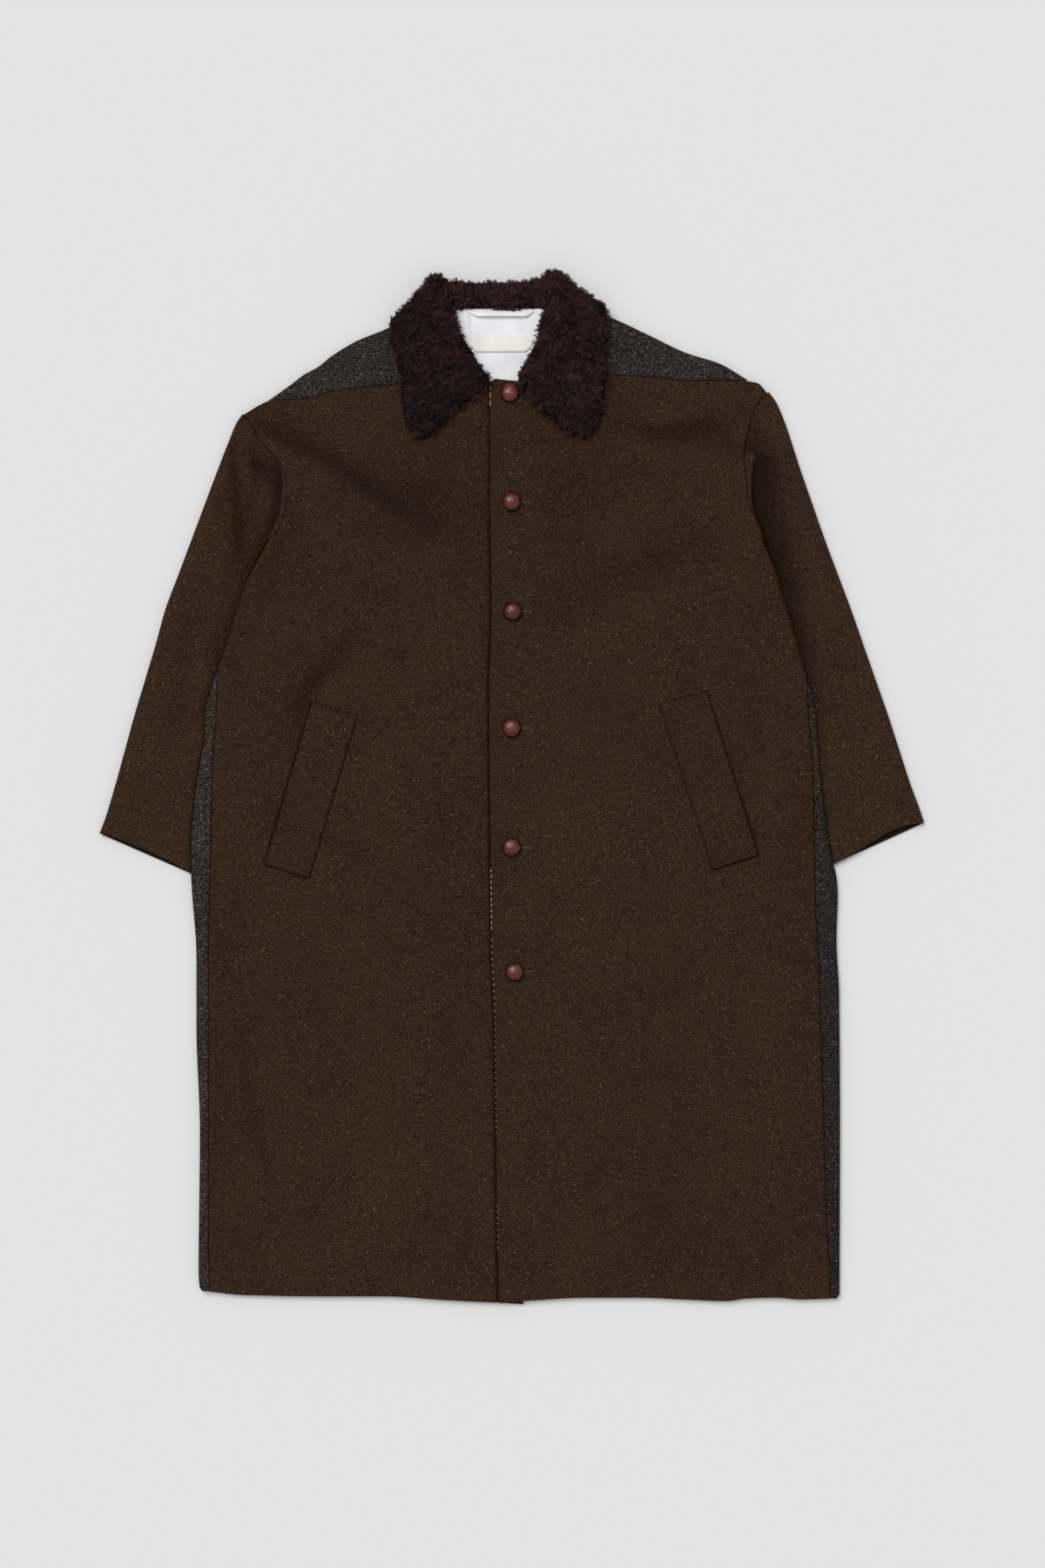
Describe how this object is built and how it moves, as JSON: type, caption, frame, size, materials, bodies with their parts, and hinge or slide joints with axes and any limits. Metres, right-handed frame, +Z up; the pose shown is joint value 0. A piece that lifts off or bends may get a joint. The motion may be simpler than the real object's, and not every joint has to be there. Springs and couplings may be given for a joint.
{
  "type": "overcoat",
  "caption": "Wide wool overcoat laid flat, front up and buttoned, with a pile collar, slanted welt pockets and short wide sleeves.",
  "frame": {"origin": "on the underside of the back, under the middle of the laid coat, halfway down the body", "axes": "+Y from the hem to the collar, +X towards the wearer's left, +Z up from the surface it lies on"},
  "size_m": [0.9486, 1.186, 0.0241],
  "materials": {
    "brown_wool": "milled wool twill, dark brown, napped",
    "grey_wool": "milled wool, charcoal melange",
    "pile": "short curly pile, aubergine brown",
    "lining": "smooth white lining cloth",
    "tape": "cream woven tape, blank",
    "leather": "brown leather over a dome"
  },
  "bodies": {
    "root": {"back": "grey_wool", "yoke_right": "grey_wool", "yoke_left": "grey_wool", "front_right": "brown_wool", "front_left": "brown_wool", "sleeve_right": "brown_wool", "sleeve_left": "brown_wool", "welt_right": "brown_wool", "welt_left": "brown_wool", "collar": "pile", "neck_lining": "lining", "hanger_loop": "lining", "neck_label": "tape", "button_1": "leather", "button_2": "leather", "button_3": "leather", "button_4": "leather", "button_5": "leather", "button_6": "leather"}
  },
  "joints": []
}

## Goal of the exercise
Copy out every line of the listing that contains the string "frame".

## Task response
Describe how this object is built and how it moves, as JSON: type, caption, frame, size, materials, bodies with their parts, and hinge or slide joints with axes and any limits. Metres, right-handed frame, +Z up; the pose shown is joint value 0. A piece that lifts off or bends may get a joint. The motion may be simpler than the real object's, and not every joint has to be there. Springs and couplings may be given for a joint.
  "frame": {"origin": "on the underside of the back, under the middle of the laid coat, halfway down the body", "axes": "+Y from the hem to the collar, +X towards the wearer's left, +Z up from the surface it lies on"},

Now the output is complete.